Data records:
-------------------------

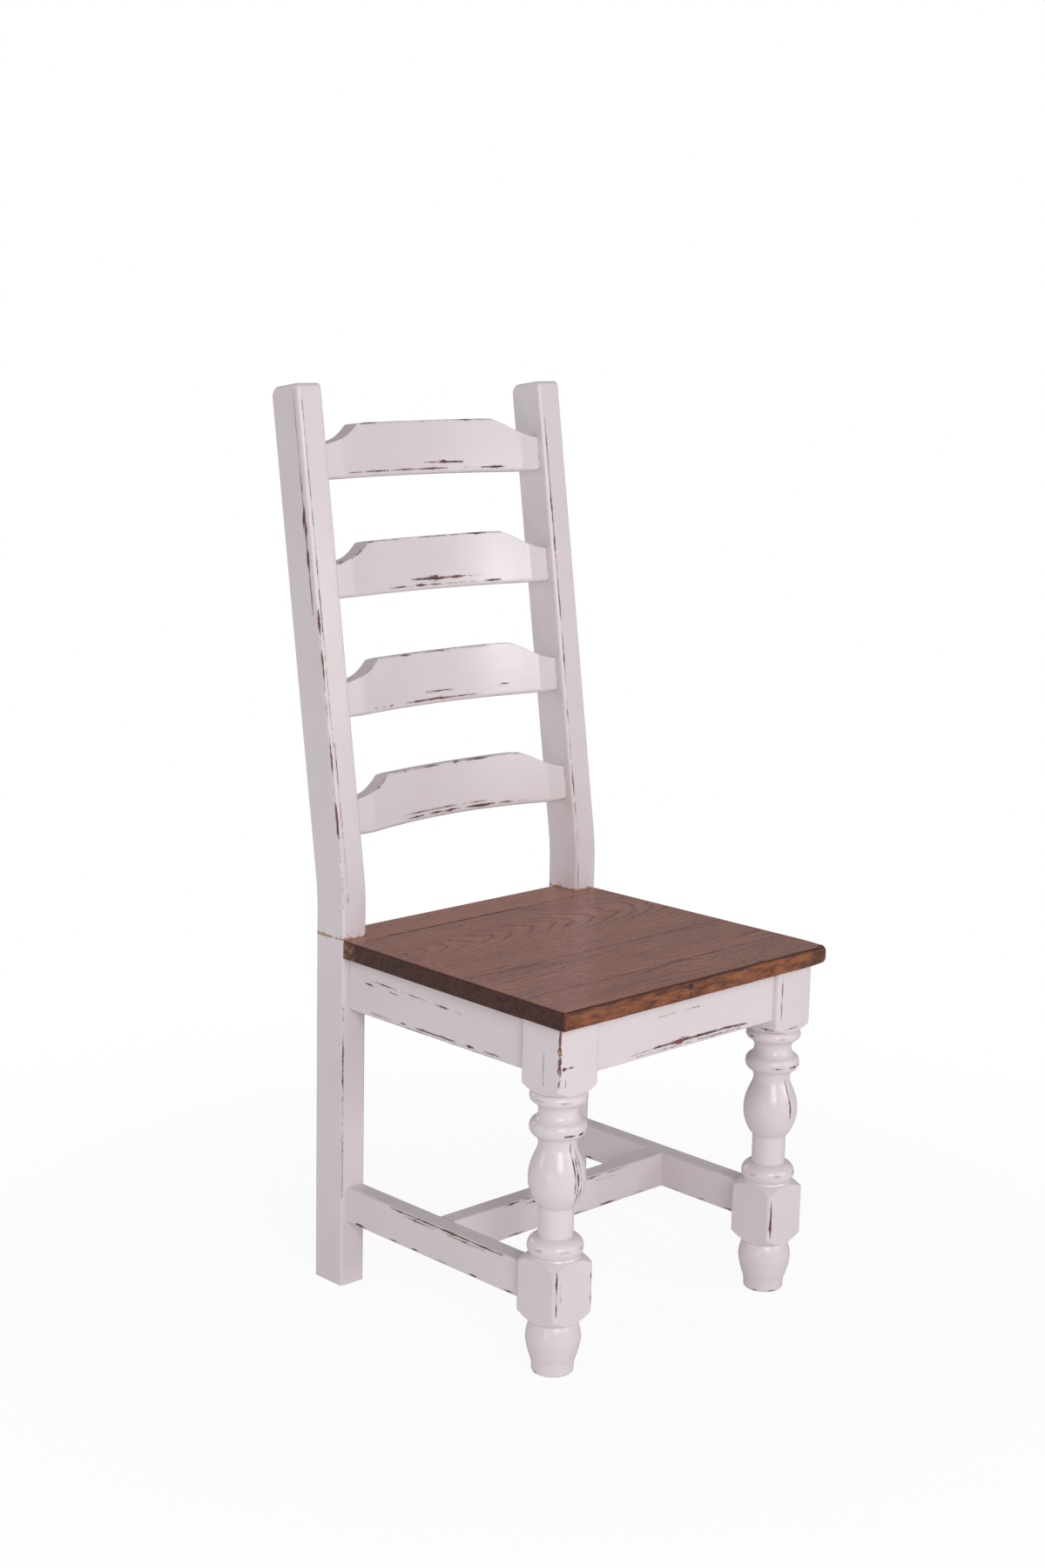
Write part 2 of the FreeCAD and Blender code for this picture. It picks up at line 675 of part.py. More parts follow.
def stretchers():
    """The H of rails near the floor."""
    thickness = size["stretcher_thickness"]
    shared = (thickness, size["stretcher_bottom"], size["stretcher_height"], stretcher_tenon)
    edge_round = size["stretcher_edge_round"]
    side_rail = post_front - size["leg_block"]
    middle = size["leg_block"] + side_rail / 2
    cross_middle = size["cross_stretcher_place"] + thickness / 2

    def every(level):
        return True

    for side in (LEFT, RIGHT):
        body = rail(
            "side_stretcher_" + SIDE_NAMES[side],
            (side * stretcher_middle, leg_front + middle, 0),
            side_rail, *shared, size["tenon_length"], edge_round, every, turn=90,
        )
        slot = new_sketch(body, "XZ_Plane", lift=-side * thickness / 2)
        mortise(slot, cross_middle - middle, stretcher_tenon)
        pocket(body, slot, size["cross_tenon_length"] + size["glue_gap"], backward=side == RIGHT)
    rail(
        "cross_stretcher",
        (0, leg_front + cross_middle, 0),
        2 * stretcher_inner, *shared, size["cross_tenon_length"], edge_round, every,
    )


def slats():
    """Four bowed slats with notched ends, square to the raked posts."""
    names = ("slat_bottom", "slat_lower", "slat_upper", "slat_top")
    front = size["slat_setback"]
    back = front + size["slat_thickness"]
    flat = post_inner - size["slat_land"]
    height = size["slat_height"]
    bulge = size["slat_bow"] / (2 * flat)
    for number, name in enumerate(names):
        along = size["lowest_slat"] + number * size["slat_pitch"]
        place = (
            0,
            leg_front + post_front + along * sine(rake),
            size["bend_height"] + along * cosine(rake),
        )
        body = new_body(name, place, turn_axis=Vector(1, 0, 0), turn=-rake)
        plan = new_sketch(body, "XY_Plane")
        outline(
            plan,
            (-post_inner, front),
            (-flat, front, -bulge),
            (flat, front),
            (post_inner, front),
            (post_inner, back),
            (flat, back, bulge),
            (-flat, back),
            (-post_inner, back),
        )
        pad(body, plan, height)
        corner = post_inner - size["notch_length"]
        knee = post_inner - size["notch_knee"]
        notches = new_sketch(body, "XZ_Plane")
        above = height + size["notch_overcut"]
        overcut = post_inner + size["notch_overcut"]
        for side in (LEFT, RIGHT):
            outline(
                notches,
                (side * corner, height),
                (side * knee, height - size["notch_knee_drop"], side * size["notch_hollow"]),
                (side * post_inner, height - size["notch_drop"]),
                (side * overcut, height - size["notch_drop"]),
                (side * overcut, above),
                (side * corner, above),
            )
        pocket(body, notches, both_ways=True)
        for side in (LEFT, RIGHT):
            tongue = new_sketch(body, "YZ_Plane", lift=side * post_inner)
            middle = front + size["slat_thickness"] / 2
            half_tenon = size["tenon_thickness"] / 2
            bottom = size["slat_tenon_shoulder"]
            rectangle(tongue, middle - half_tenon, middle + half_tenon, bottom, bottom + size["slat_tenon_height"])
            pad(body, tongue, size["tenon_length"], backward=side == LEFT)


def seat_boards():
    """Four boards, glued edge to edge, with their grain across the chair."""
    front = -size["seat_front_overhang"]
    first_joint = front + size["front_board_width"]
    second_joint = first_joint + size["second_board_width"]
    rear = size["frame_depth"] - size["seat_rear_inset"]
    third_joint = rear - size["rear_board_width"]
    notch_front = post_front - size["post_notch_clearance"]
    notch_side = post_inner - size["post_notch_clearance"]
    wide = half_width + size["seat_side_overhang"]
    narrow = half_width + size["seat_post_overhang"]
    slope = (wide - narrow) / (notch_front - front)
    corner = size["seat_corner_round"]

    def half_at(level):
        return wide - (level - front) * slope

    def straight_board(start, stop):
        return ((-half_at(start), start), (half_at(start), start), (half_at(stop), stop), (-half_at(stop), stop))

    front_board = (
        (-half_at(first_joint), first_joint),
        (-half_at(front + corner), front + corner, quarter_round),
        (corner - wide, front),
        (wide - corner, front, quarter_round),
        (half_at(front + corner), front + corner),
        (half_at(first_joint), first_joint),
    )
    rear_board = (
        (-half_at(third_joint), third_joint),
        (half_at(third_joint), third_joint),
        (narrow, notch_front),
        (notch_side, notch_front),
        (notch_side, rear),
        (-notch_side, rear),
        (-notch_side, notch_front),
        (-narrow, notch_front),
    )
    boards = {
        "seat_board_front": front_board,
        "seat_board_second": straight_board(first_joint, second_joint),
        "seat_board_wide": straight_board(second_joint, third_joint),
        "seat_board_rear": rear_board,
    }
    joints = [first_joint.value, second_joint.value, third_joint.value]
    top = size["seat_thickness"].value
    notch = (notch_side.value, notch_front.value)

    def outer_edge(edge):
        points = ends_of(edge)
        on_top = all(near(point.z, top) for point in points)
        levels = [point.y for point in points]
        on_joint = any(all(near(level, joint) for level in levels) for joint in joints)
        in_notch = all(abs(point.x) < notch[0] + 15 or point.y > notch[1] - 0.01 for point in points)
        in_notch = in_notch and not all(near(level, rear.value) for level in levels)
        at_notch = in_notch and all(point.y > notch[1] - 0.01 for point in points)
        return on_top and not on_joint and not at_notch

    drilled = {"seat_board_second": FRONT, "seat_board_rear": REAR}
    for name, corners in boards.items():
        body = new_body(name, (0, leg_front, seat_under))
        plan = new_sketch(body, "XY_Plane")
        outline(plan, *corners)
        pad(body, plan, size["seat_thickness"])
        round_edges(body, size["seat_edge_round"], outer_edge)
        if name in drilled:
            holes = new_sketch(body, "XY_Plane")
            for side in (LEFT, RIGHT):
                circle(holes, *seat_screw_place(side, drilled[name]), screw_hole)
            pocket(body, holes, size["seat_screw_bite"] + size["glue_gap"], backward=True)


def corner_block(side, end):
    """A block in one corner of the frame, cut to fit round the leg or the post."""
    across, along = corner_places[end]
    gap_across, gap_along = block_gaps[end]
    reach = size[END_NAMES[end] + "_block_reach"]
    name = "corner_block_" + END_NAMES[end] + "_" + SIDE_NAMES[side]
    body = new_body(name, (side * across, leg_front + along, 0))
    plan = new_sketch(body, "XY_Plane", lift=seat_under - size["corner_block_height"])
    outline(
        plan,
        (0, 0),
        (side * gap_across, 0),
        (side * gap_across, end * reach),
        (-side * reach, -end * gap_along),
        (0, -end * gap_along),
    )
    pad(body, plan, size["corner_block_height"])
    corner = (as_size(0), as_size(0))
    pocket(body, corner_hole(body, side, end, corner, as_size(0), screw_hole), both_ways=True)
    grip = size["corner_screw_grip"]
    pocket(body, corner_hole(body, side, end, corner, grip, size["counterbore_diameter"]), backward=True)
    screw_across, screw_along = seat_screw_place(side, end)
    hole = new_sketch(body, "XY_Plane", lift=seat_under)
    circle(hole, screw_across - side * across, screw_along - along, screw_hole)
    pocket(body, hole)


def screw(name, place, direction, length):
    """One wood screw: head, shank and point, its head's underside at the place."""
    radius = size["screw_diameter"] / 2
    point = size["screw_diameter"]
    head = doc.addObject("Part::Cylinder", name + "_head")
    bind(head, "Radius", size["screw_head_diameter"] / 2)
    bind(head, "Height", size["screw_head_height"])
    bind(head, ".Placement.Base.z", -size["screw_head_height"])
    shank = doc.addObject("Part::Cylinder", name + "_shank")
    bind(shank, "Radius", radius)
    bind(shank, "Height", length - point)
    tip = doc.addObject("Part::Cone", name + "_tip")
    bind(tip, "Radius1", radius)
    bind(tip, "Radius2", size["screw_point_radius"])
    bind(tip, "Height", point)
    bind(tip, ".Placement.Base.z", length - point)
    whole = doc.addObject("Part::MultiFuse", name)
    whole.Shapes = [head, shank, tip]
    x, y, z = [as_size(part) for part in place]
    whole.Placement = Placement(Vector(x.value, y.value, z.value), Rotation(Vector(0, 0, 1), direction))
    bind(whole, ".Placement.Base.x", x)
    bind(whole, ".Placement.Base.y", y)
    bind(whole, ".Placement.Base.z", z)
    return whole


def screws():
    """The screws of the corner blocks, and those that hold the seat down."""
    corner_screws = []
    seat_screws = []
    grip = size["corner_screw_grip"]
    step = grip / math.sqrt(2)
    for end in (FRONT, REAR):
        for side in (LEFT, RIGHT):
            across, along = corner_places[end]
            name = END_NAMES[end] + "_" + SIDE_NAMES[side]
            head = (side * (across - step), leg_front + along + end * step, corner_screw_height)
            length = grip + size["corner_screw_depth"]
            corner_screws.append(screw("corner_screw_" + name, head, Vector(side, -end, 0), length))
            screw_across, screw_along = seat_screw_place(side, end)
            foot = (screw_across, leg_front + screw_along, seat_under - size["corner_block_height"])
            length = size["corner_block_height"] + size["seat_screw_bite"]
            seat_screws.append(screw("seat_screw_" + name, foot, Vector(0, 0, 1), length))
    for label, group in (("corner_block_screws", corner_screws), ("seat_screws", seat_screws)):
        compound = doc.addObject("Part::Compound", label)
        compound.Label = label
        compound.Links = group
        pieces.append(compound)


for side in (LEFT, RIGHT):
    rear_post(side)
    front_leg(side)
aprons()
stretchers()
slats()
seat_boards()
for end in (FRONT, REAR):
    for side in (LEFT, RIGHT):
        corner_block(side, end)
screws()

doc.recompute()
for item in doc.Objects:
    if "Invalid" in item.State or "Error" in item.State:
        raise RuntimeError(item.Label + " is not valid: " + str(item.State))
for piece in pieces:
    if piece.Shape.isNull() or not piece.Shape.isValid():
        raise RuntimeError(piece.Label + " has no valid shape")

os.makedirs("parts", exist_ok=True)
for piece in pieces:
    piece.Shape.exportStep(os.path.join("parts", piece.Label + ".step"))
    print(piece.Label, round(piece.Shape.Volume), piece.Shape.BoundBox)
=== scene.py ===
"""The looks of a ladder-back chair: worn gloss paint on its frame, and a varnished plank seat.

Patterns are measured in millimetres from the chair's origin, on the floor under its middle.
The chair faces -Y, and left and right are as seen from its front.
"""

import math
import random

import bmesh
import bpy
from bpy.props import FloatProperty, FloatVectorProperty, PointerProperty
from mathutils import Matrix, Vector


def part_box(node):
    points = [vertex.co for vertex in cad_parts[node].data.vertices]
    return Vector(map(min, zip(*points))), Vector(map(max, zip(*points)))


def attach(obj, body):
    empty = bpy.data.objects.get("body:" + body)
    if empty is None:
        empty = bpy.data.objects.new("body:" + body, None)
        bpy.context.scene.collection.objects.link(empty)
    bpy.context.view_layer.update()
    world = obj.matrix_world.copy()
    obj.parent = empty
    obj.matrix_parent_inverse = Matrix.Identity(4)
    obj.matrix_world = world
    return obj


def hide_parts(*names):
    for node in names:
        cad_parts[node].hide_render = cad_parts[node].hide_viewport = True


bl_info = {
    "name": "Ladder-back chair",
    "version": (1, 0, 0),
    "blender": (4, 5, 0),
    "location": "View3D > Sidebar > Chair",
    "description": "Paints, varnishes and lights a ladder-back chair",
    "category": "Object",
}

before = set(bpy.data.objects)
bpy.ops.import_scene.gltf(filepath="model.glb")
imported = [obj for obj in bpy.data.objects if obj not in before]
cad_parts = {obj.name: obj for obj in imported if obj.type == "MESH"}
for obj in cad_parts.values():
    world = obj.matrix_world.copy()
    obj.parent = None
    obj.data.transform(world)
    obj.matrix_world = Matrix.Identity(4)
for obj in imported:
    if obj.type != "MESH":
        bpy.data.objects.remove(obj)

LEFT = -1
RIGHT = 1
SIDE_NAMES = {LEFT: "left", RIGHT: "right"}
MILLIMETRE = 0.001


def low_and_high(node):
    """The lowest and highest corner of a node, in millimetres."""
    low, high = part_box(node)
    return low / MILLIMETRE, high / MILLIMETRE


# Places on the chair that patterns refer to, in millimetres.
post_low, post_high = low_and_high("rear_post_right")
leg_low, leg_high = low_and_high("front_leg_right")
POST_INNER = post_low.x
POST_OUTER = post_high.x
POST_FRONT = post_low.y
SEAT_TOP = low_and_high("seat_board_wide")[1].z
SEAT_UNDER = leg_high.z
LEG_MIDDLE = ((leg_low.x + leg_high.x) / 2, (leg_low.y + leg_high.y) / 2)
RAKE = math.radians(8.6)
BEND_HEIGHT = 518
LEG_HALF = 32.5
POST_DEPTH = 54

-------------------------

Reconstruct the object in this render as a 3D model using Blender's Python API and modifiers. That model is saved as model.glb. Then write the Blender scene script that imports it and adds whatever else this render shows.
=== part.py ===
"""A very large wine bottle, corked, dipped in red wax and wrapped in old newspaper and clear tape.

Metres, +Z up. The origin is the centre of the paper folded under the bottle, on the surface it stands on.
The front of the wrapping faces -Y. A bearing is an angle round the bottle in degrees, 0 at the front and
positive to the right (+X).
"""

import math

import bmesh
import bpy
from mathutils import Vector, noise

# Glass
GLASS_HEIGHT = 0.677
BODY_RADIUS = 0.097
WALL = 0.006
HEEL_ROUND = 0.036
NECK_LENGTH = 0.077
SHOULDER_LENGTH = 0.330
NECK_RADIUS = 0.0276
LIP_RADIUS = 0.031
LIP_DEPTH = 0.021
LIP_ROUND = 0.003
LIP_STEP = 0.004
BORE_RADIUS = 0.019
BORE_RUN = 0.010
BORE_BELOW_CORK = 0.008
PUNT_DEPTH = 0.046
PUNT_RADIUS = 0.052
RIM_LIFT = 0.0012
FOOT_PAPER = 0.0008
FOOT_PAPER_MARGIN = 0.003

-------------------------

Retype exactly what runs from the line containing "doc.recompute()" through the line containing "for node in", both lines included, and stop there.

# Final answer
doc.recompute()
for item in doc.Objects:
    if "Invalid" in item.State or "Error" in item.State:
        raise RuntimeError(item.Label + " is not valid: " + str(item.State))
for piece in pieces:
    if piece.Shape.isNull() or not piece.Shape.isValid():
        raise RuntimeError(piece.Label + " has no valid shape")

os.makedirs("parts", exist_ok=True)
for piece in pieces:
    piece.Shape.exportStep(os.path.join("parts", piece.Label + ".step"))
    print(piece.Label, round(piece.Shape.Volume), piece.Shape.BoundBox)
=== scene.py ===
"""The looks of a ladder-back chair: worn gloss paint on its frame, and a varnished plank seat.

Patterns are measured in millimetres from the chair's origin, on the floor under its middle.
The chair faces -Y, and left and right are as seen from its front.
"""

import math
import random

import bmesh
import bpy
from bpy.props import FloatProperty, FloatVectorProperty, PointerProperty
from mathutils import Matrix, Vector


def part_box(node):
    points = [vertex.co for vertex in cad_parts[node].data.vertices]
    return Vector(map(min, zip(*points))), Vector(map(max, zip(*points)))


def attach(obj, body):
    empty = bpy.data.objects.get("body:" + body)
    if empty is None:
        empty = bpy.data.objects.new("body:" + body, None)
        bpy.context.scene.collection.objects.link(empty)
    bpy.context.view_layer.update()
    world = obj.matrix_world.copy()
    obj.parent = empty
    obj.matrix_parent_inverse = Matrix.Identity(4)
    obj.matrix_world = world
    return obj


def hide_parts(*names):
    for node in names:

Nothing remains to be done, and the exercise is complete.